He tried to block Nancy Pelosi as speaker, so whatever help he could get from the establishment is as dry as Pelosi's eyes when the Botox holds them open for too long.

Moulton is a veteran, and his military service alone is enough to tell you that he's done more with his life than I'll ever do with mine. But it's hard to see the road to the White House for a complete unknown in a large field of knowns.

Don't take my word for it, instead read this depressing story that he's actually telling people on purpose:

"I said, you know, part of my job is take tough questions," Moulton told the gathered business and political leaders. "You can ask even really difficult questions. And there was still silence. And then finally, someone in the way back of the room raised her hand, and she said, 'Who are you?' "

Yeah. Who are you?

15. Tim Ryan: 21.6 (Last week: 14th / 20.7)

CANDIDATE PROFILE

When you're talking to less than sixteen people in Iowa one week after your launch, you don't have too much to be excited about.

Ryan did get an interview on CNN, where he also talked to less than sixteen people.

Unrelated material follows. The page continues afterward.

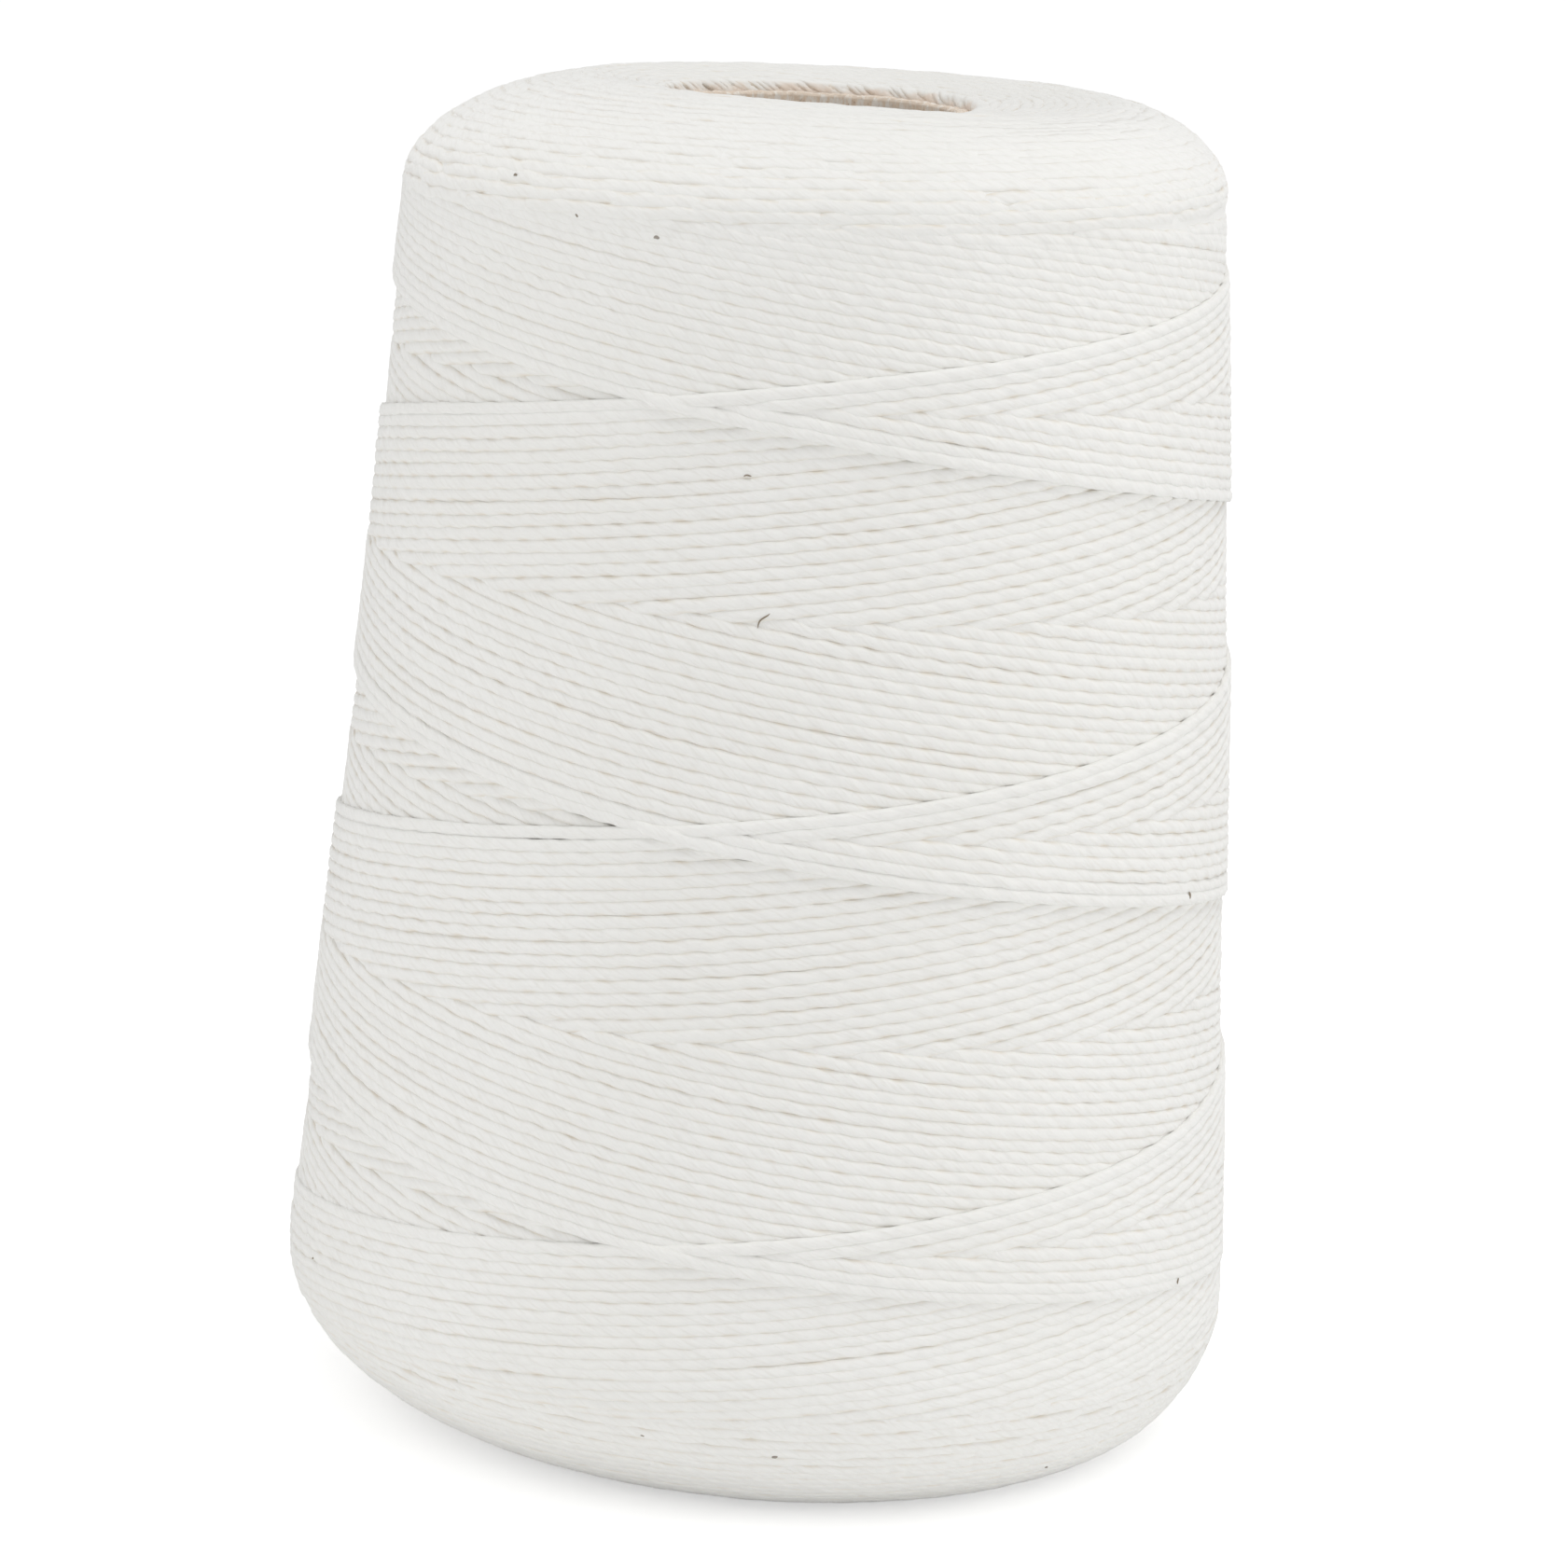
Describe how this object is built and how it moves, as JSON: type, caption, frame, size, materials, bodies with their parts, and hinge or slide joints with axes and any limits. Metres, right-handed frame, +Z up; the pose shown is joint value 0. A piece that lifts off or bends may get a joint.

He discussed his passion for the Dave Matthews Band, solidifying a key constituency in the year 1995.

Other headlines:

14. Tulsi Gabbard: 25.2 (Last week: 14th / 25.9)

CANDIDATE PROFILE

Tulsi Gabbard torched Kamala Harris in fundraising!!!!! (Among Indian-American donors.)

No word on who won the coveted handi-capable gender-neutral sodium-sensitive sub-demographic.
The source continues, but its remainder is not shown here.